I also have a '69 El Camino, which is lifted, so she has these swamper tires that are like three feet tall, they're huge. She’s got a straight-six engine, which is a 292, so it'll have a lot of low end torque. I’ve just got to find the transmission that'll fit with four-wheel drive, because with four-wheel drive you can take it to the mountains. And I'm really excited about this car just being rugged, because Maria is so perfect, you can't scratch her and you've got to kind of baby her all the time. I call her Mad Maxine and it’s going to be full-on Mad Max style. It's my apocalypse mobile, like the zombie killer.

Rose B. Simpson’s 1969 El Camino, “Mad Maxine”

So, you need to get all your bases covered.
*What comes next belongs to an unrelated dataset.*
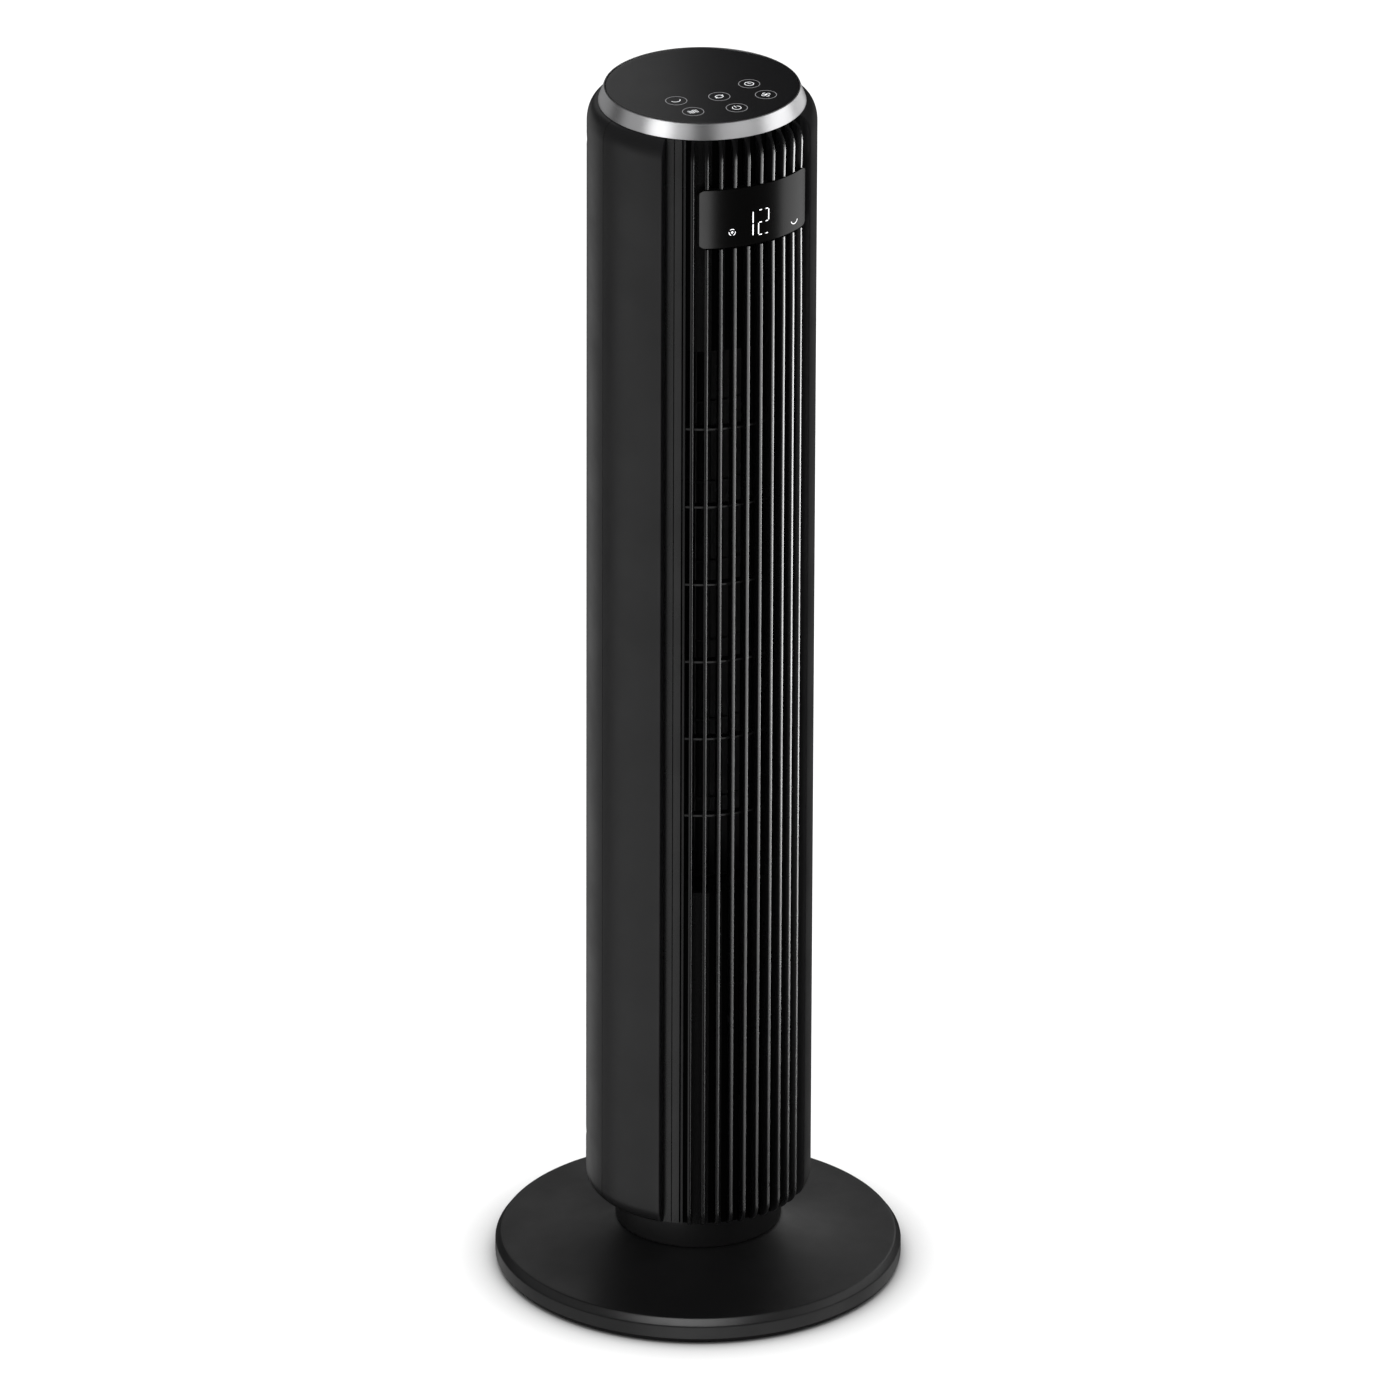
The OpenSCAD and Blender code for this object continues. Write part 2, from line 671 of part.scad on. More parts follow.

You have a low rider, a street rod, a rat rod—you never know what you might be feeling that day. And that comes full circle back to relational aesthetics and the transformation of our aesthetic decisions on the daily. It's like when you wake up in the morning and you choose what shirt you're going to wear. Every aesthetic decision can be a method of self love or awareness. And when we have more agency in that choice—like, “okay, this is who I want to be, this is how I want to feel”—then you are becoming more empowered.
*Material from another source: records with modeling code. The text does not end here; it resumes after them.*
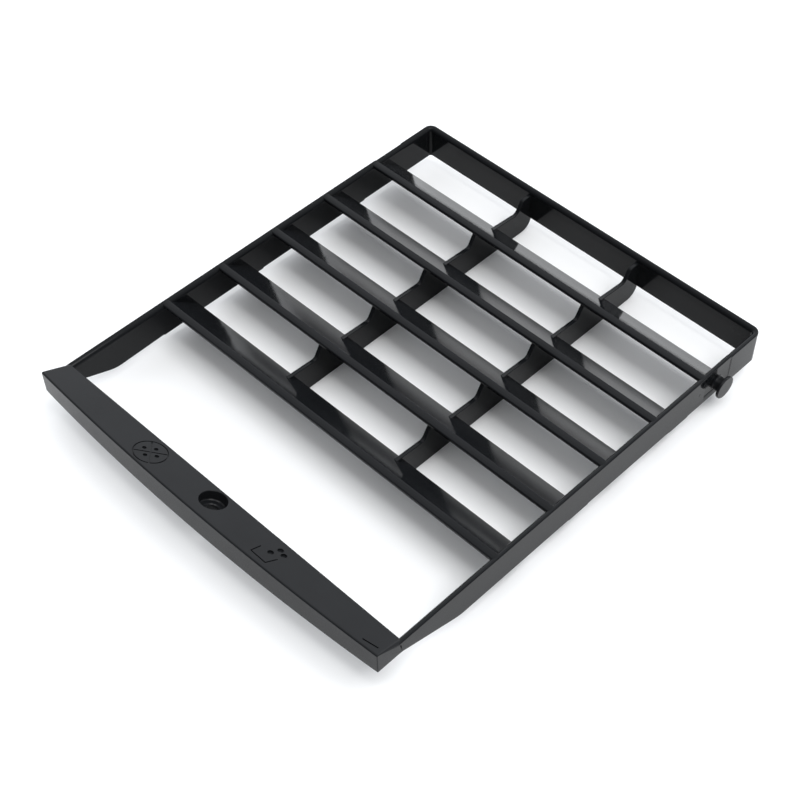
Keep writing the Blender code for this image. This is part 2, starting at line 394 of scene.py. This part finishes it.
def make_rear_rail(material):
    rings = [rail_ring(world(-HALF, RAIL_START, 0.0), Vector((1.0, 0.0, 0.0)), RAIL_DEPTH, 0.0)]
    for side in (-1, 1):
        centre = world(side * (HALF - CORNER_RADIUS), CORNER_RADIUS, 0.0)
        for step in range(CORNER_STEPS + 1):
            turn = math.pi / 2 * step / CORNER_STEPS
            angle = math.pi - turn if side < 0 else math.pi / 2 - turn
            out = Vector((math.cos(angle), math.sin(angle), 0.0))
            rings.append(rail_ring(centre + out * CORNER_RADIUS, -out, RAIL_DEPTH, 0.0))
    rings.append(rail_ring(world(HALF, RAIL_START, 0.0), Vector((-1.0, 0.0, 0.0)), RAIL_DEPTH, 0.0))
    even_shading(add_piece("rail_rear", skin("rail_rear", rings), material, ["rail_rear"]))


def make_gate_mark(side, material):
    """The small round witness of the moulding gate in a rail's outer face."""
    height = 0.05 * MM
    profile = [(0.0, height), (0.25 * MM, height * 0.8), (0.42 * MM, 0.0)]
    profile += [(0.5 * MM, -0.03 * MM), (0.62 * MM, 0.02 * MM), (0.75 * MM, -0.02 * MM), (0.0, -0.3 * MM)]
    name = "gate_mark_right" if side > 0 else "gate_mark_left"
    piece = add_piece(name, turned(name, profile, 28), material)
    turn = Matrix.Rotation(side * math.pi / 2, 4, "Y")
    place = Matrix.Translation(world(side * HALF, GATE_MARK[0], -GATE_MARK[1]))
    piece.data.transform(place @ turn)


# ---------------------------------------------------------------- front bar

def bow(x, amount):
    """How far the bar's front bulges at x: the full amount in the middle, none at the ends."""
    return amount * (1.0 - (x / HALF) ** 2)


def bar_section(x, inset=0.0, low=-BAR_BOTTOM, fillet=BAR_FILLET):
    """Bar profile at x as (distance, height): sloping top, leaning front face."""
    rear = BAR_REAR + inset
    top_front = BAR_TIP + bow(x, BAR_BOW_TOP) - inset
    low_front = BAR_TIP + bow(x, BAR_BOW_BOTTOM) - inset
    drop = inset * (1.0 + BAR_SLOPE) / math.sqrt(1.0 + BAR_SLOPE ** 2)
    return rounded([
        (rear, low, fillet * 0.6),
        (rear, (rear - BAR_REAR) * BAR_SLOPE - drop, fillet * 0.8),
        (top_front, (top_front - BAR_REAR) * BAR_SLOPE - drop, fillet),
        (low_front, low, fillet * 0.8),
    ], steps=5)


def end_radius(distance, height):
    """Radius of the edge between the bar's end and its long faces at a profile point."""
    share = min(1.0, max(0.0, (distance - BAR_REAR - 4.5 * MM) / (BAR_TIP - BAR_REAR - 5.0 * MM)))
    top = END_FILLET_REAR + (END_FILLET_FRONT - END_FILLET_REAR) * share
    on_top = max(0.0, min(1.0, (height + 1.5 * MM) / (1.2 * MM)))
    return END_FILLET_FRONT + (top - END_FILLET_FRONT) * on_top


def inward_normals(outline):
    """Unit normals into a closed outline that runs clockwise or anticlockwise."""
    area = sum(a.cross(b) for a, b in zip(outline, outline[1:] + outline[:1]))
    sign = 1.0 if area > 0.0 else -1.0
    normals = []
    for i in range(len(outline)):
        along = (outline[(i + 1) % len(outline)] - outline[i - 1]).normalized()
        normals.append(Vector((-along.y, along.x)) * sign)
    return normals


def bar_end_rings(side):
    """Rings that round the bar's end over, from the long faces to the end face."""
    outline = bar_section(side * HALF)
    normals = inward_normals(outline)
    rings = []
    for step in range(7):
        turn = math.pi / 2 * step / 6
        ring = []
        for point, normal in zip(outline, normals):
            radius = end_radius(point.x, point.y)
            moved = point + normal * radius * (1.0 - math.cos(turn))
            x = side * (HALF - radius * (1.0 - math.sin(turn)))
            ring.append(world(x, moved.x, moved.y))
        rings.append(ring)
    return rings


def bar_rings():
    rings = list(reversed(bar_end_rings(-1)))
    reach = HALF - END_FILLET_REAR - 0.2 * MM
    for step in range(BAR_STEPS + 1):
        x = -reach + 2 * reach * step / BAR_STEPS
        rings.append([world(x, d, z) for d, z in bar_section(x)])
    return rings + bar_end_rings(1)


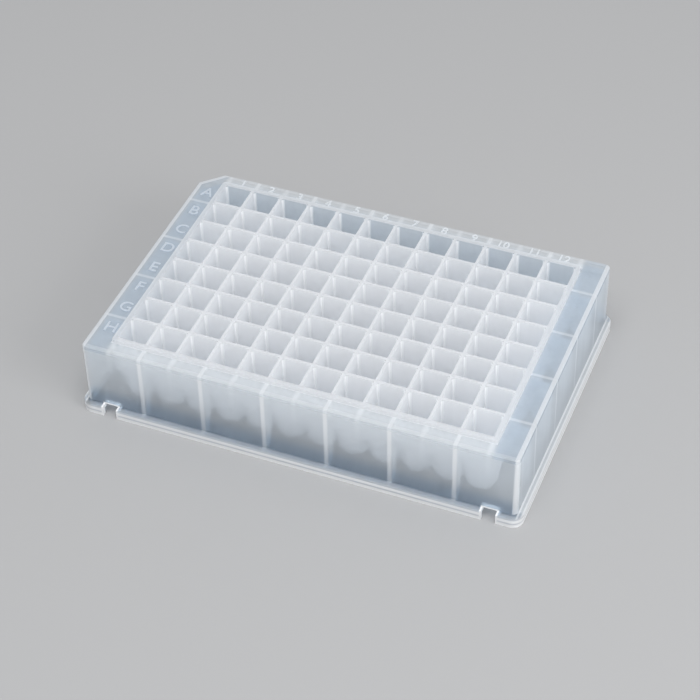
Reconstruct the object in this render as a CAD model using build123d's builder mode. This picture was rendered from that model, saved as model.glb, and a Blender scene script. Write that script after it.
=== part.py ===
"""Square-well plate: 12 x 8 round-bottomed wells in one moulded, hollow-skirted plate.

Millimetres, +Z up. The origin is the centre of the footprint, at the height of the surface
the plate stands on. Columns run along X and rows along Y; well A1 is at -X, +Y.
"""

import os
from math import radians, sqrt, tan

from build123d import *

# Overall sizes, the standard ones that plate carriers are made for
footprint_length = 127.76
footprint_width = 85.48
footprint_corner = 3.2
plate_height = 24.2

# Deck and skirt: the flat top around the wells, and the wall that hangs from its edge
deck_length = 124.5
deck_width = 82.0
deck_thickness = 1.2
deck_corner = 1.4
deck_edge_round = 0.4
corner_cut = 6.0
corner_cut_round = 1.0
skirt_wall = 1.2
skirt_draft = 0.4

# Flange at the foot of the skirt: a ledge with a lip, which the plate stands on
flange_height = 3.2
flange_edge_round = 0.3
ledge_thickness = 1.2
lip_thickness = 1.2
notch_width = 4.0
notch_spacing = 110.0

# Block of wells, which stands above the deck as a rim
rim_height = 1.0
rim_width = 1.4
rim_corner = 1.0
rim_edge_round = 0.2
block_draft = 1.5

# Wells: a square shaft, a cone that takes in its corners, and a round-bottomed tube
columns = 12
rows = 8
pitch = 9.0
well_opening = 8.2
well_corner = 0.25
well_draft = 0.6
well_depth = 22.0
tube_radius = 3.85
tube_length = 3.7
tube_draft = 0.5
tube_wall = 0.8
cone_angle = 27.0

# Ribs across the gap between the skirt and the block, at every second well boundary
rib_thickness = 0.9
rib_foot = 1.8
rib_step = 2

# Levels and widths that follow from the sizes above
deck_top = plate_height - rim_height
deck_underside = deck_top - deck_thickness
ledge_underside = flange_height - ledge_thickness
block_length = (columns - 1) * pitch + well_opening + 2 * rim_width
block_width = (rows - 1) * pitch + well_opening + 2 * rim_width
bowl_centre = plate_height - well_depth + tube_radius
tube_top = bowl_centre + tube_length
tube_slope = tan(radians(tube_draft))
cone_slope = tan(radians(cone_angle))
block_slope = tan(radians(block_draft))
skirt_slope = tan(radians(skirt_draft))

# A tube's outside bends into its cone a little lower, which keeps the wall's thickness there.
# The cones of four neighbours meet under the block, between the wells.
outer_radius = tube_radius + tube_wall
outer_tube_top = tube_top - tube_wall * tan(radians(cone_angle / 2))
block_underside = outer_tube_top + (pitch / sqrt(2) - outer_radius) / cone_slope


def skirt_outline(level, inset=0.0):
    """Outline of the skirt at a level, moved in by an inset, with its corner at A1 cut off."""
    growth = (deck_top - level) * skirt_slope - inset
    outline = Rectangle(deck_length + 2 * growth, deck_width + 2 * growth)
    corner = outline.vertices().group_by(Axis.X)[0].sort_by(Axis.Y)[-1]
    outline = chamfer(corner, corner_cut - growth * (2 - sqrt(2)))
    cut_ends = outline.edges().sort_by(SortBy.LENGTH)[0].vertices()
    outline = fillet(outline.vertices() - cut_ends, deck_corner + growth)
    cut_ends = outline.edges().filter_by(GeomType.LINE).sort_by(SortBy.LENGTH)[0].vertices()
    fillet(cut_ends, corner_cut_round)


def block_outline(level):
    """Outline of the drafted block of wells at a level under the deck."""
    shrinkage = (deck_top - level) * block_slope
    Rectangle(block_length - 2 * shrinkage, block_width - 2 * shrinkage)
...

It goes back to Indigenous aesthetics. There's no separation between art and life and there's no separation between spirit and art and spirituality and religious belief systems. All those things are connected. I'm coming from a perspective where of course this is all related. Every single thing you do is prayer. And to be more conscious of it, you're more empowered in the prayer that you're bringing to your life.